> _Aim of the task_
Quote exactly the lines between the line containing "const rod = turned(rodProfile, new" and the line containing "before = set(bpy.data.objects)", counting those two lines as part of the range. Leave the rest out.

Source records
□ □ □ □ □

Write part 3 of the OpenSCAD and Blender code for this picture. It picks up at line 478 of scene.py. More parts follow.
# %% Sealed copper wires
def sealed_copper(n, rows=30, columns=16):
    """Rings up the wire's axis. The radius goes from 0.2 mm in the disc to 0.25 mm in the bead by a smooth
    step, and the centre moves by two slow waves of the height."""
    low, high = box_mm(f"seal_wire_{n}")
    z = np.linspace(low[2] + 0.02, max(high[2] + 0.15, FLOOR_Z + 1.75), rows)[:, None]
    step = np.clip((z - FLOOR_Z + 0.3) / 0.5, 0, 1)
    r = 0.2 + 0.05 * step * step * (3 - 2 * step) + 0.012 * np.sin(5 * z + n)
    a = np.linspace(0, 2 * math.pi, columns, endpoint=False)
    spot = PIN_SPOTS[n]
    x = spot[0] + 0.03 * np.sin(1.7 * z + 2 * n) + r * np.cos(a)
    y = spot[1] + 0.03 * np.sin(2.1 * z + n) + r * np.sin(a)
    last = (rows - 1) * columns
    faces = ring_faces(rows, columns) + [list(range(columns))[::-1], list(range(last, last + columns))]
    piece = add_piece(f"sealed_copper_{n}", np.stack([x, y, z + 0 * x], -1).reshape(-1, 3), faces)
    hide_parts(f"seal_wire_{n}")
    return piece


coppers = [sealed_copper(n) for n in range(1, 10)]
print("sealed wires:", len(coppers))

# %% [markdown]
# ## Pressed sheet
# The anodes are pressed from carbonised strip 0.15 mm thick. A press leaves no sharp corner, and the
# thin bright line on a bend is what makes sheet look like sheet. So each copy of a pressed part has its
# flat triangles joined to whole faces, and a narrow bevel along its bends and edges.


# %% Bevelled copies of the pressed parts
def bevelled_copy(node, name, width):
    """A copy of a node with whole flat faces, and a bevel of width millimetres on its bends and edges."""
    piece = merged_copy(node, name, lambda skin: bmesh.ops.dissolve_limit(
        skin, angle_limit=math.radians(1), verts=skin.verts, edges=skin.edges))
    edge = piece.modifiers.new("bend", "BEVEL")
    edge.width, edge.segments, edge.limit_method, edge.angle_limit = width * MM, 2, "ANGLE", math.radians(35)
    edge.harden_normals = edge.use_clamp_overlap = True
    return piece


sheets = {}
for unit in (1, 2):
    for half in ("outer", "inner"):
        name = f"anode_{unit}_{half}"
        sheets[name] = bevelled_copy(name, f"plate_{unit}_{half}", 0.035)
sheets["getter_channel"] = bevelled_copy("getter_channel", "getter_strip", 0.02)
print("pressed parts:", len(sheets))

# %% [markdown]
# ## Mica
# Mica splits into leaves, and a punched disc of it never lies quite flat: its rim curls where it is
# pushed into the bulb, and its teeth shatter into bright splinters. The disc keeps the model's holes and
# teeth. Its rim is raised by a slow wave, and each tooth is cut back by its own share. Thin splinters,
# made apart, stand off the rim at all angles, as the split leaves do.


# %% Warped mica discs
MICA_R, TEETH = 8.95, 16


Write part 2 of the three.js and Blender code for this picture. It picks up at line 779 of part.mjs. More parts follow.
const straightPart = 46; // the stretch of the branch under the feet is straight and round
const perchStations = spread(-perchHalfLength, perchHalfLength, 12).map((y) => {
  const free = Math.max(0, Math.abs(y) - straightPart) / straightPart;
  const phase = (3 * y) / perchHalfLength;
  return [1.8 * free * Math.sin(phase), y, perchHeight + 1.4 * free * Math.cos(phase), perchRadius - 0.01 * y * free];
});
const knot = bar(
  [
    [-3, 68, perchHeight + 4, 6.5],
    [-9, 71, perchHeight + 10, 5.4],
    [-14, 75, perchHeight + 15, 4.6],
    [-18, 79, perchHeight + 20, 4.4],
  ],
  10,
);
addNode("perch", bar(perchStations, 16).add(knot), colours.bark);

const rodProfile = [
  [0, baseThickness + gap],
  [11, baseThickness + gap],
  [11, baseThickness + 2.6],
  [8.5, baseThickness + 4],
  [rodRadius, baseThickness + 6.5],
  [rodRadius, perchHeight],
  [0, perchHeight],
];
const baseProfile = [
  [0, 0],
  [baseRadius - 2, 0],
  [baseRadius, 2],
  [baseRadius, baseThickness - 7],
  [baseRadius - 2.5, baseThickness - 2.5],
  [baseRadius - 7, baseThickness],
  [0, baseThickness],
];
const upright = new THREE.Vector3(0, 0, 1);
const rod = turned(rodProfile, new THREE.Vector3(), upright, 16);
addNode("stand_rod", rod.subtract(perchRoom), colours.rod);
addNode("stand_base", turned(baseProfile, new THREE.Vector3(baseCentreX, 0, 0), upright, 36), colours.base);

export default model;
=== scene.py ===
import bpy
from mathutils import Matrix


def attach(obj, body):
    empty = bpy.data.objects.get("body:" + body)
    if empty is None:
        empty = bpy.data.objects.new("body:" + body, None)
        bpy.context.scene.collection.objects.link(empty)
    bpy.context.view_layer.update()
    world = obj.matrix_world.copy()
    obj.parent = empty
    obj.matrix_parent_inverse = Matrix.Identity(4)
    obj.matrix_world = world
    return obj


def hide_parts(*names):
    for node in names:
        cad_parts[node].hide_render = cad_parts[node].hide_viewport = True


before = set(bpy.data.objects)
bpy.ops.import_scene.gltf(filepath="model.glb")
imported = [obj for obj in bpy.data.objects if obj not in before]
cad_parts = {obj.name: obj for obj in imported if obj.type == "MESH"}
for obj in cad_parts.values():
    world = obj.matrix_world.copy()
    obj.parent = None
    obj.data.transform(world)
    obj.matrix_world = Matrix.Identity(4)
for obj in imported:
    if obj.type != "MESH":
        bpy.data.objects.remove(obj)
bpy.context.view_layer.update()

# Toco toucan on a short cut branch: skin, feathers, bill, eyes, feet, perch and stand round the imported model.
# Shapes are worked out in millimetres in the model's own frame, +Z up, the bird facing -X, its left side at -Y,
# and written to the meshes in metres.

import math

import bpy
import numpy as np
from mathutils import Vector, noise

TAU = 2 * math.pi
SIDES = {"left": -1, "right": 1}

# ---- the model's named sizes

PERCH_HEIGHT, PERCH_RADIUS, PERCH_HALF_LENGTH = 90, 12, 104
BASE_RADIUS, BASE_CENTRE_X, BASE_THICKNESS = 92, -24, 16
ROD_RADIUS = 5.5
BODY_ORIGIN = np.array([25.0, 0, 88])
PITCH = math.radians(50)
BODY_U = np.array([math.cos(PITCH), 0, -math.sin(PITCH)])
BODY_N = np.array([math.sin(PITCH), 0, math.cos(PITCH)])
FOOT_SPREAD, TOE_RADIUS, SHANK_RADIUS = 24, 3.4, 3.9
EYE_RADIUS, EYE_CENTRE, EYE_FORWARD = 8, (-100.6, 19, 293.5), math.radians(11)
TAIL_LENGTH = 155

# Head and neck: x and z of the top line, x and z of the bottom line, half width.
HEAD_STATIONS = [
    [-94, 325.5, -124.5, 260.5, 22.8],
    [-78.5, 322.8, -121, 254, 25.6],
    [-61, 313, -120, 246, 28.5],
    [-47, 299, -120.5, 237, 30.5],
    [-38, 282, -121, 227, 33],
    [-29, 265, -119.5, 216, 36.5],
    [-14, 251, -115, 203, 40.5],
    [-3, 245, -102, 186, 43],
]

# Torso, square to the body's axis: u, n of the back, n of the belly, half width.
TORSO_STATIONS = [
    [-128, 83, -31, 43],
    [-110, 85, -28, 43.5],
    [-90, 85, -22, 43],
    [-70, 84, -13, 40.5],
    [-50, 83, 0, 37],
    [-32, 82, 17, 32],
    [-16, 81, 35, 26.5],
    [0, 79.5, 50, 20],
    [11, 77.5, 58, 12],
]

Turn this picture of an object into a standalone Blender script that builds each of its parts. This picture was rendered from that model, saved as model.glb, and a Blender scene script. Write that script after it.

□ □ □ □ □

> _The solution_
const rod = turned(rodProfile, new THREE.Vector3(), upright, 16);
addNode("stand_rod", rod.subtract(perchRoom), colours.rod);
addNode("stand_base", turned(baseProfile, new THREE.Vector3(baseCentreX, 0, 0), upright, 36), colours.base);

export default model;
=== scene.py ===
import bpy
from mathutils import Matrix


def attach(obj, body):
    empty = bpy.data.objects.get("body:" + body)
    if empty is None:
        empty = bpy.data.objects.new("body:" + body, None)
        bpy.context.scene.collection.objects.link(empty)
    bpy.context.view_layer.update()
    world = obj.matrix_world.copy()
    obj.parent = empty
    obj.matrix_parent_inverse = Matrix.Identity(4)
    obj.matrix_world = world
    return obj


def hide_parts(*names):
    for node in names:
        cad_parts[node].hide_render = cad_parts[node].hide_viewport = True


before = set(bpy.data.objects)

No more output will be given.